* BEGIN *

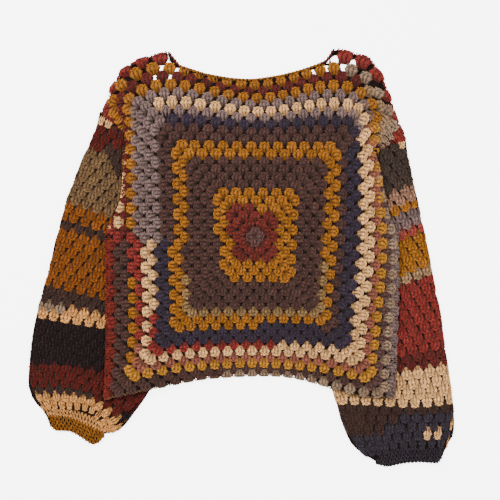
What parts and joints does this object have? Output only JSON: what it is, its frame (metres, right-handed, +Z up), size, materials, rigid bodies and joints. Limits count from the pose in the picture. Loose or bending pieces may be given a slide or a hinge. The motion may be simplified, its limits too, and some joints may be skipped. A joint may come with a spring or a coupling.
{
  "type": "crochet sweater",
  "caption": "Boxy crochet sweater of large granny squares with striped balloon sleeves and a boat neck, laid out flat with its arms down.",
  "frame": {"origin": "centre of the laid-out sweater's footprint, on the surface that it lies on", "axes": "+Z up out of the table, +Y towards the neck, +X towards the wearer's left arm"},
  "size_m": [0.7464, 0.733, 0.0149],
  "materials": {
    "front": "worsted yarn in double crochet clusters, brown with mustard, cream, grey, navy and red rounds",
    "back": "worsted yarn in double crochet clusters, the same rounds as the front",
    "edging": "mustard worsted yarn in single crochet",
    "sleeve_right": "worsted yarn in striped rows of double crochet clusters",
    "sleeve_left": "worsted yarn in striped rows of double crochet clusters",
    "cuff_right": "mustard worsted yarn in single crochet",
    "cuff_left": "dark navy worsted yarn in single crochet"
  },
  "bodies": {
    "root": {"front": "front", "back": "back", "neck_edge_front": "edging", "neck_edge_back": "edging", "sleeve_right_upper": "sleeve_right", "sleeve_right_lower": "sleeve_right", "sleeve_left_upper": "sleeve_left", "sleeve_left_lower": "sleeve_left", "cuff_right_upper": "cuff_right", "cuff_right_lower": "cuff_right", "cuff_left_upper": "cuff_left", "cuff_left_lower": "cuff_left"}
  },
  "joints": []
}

* END *
* BEGIN *

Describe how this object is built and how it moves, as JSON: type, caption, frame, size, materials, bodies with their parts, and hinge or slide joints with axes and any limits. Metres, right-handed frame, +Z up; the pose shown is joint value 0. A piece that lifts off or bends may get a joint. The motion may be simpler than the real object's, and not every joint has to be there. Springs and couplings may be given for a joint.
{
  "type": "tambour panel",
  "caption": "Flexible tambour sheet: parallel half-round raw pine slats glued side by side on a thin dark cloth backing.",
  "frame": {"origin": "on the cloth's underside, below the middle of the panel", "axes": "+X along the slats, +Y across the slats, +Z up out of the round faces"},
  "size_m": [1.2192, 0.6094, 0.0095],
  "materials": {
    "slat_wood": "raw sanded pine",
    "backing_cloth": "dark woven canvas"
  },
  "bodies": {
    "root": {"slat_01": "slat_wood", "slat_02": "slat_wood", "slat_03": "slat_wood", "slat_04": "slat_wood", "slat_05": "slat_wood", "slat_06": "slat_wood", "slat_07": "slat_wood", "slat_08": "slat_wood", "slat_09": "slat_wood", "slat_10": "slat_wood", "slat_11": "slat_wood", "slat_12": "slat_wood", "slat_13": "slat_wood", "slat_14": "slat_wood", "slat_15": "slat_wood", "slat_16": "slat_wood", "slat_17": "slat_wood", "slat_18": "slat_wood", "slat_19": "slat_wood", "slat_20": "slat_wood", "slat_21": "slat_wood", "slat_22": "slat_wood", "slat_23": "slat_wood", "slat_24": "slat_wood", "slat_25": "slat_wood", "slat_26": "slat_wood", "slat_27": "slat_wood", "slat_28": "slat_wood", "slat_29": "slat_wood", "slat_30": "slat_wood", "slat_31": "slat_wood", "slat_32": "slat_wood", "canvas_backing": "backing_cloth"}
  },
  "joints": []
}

* END *

▶ **Stated task**: Copy each line of the data that contains the word "object".

▶ **Finished exercise**:
What parts and joints does this object have? Output only JSON: what it is, its frame (metres, right-handed, +Z up), size, materials, rigid bodies and joints. Limits count from the pose in the picture. Loose or bending pieces may be given a slide or a hinge. The motion may be simplified, its limits too, and some joints may be skipped. A joint may come with a spring or a coupling.
Describe how this object is built and how it moves, as JSON: type, caption, frame, size, materials, bodies with their parts, and hinge or slide joints with axes and any limits. Metres, right-handed frame, +Z up; the pose shown is joint value 0. A piece that lifts off or bends may get a joint. The motion may be simpler than the real object's, and not every joint has to be there. Springs and couplings may be given for a joint.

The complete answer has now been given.